Carter’s organ trio, with Gerard Gibbs on Hammond B-3 and Alexander White on drums, comes straight out of the soul-jazz tradition. This is not typically the style associated with the music of Django Reinhardt. But in the hands of Carter and his colleagues, it makes sturdy sense. Check out Gibbs’ bass line, which nods toward Bill Withers, and his solo, which unfolds as a series of controlled detonations. It all underscores something Carter jokingly says in a press statement — that he wanted to “give Gypsy jazz a hood pass... or urbanize it, if you will.”
Jazz at Lincoln Center Orchestra, “Blue Twirl”

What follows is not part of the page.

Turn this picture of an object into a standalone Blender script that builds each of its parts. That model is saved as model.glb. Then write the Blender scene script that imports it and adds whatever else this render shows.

Jazz and Art is a vibrant new release by the Jazz at Lincoln Center Orchestra, drawing on a series of pieces commissioned from within the ranks of the band. The album, on Blue Engine Records, documents a longstanding tradition of engagement with visual art, with compositions directly inspired by the likes of Piet Mondrian, Stuart Davis and Romare Bearden. This track, written and arranged by trombonist Vincent Gardner, is dedicated to Sam Gilliam, a trailblazing abstractionist who is finally beginning to receive his due.
The name of the composition is “Blue Twirl,” after a 1971 Gilliam canvas in the collection of the National Gallery of Art in Washington, D.C. (Alto saxophonist Sherman Irby, a member of the JALC orchestra, recorded his version of this tune on a 2017 album, Cerulean Canvas.) The details in Gardner’s robust arrangement are plentiful: shifts in tempo and texture, surges in dynamic attack. And you’ll want to pay attention to each soloist as he makes his case: first Wynton Marsalis on trumpet, then Ted Nash on alto saxophone, and finally Elliot Mason on trombone.
Bushman’s Revenge, “Happy Hour For Mr. Sanders”
Bushman’s Revenge is a Norwegian power trio with a sly relationship to groove, and on its smart new album — Et hån mot overklassen, which translates in English to “A Mockery of the Upper Class” — there’s a lot to read between the lines. The band consists of Even Helte Hermansen on guitars, Rune Nergaard on electric bass and Gard Nilssen on drums, each one a force. Together they strike an appealing balance of spacey atmosphere and bluesy grit.
This track, “Happy Hour For Mr. Sanders,” illustrates how much this trio can accomplish with a single two-bar riff. As bass and drums maintain a heavy churn, Hermansen fashions a fusioneering guitar solo that might remind American listeners of a cross between John Scofield and John McLaughlin. Listen, too, for the tonal shift that occurs about two minutes in: a small, blink-and-you’ll-miss-it adjustment that registers almost on a metabolic level.
Buika, “Vete que te quiero”
We began this installment of Take Five with a note from Newport, and we’ll end there too. One predictable source of transcendence at this year’s festival was the Afro-Flamenco singer Buika, who took the stage with a new, all-female band. Buika has been busy this year — if you haven’t heard her on the new Santana album, you should — but somehow I had missed a new single she released in the spring.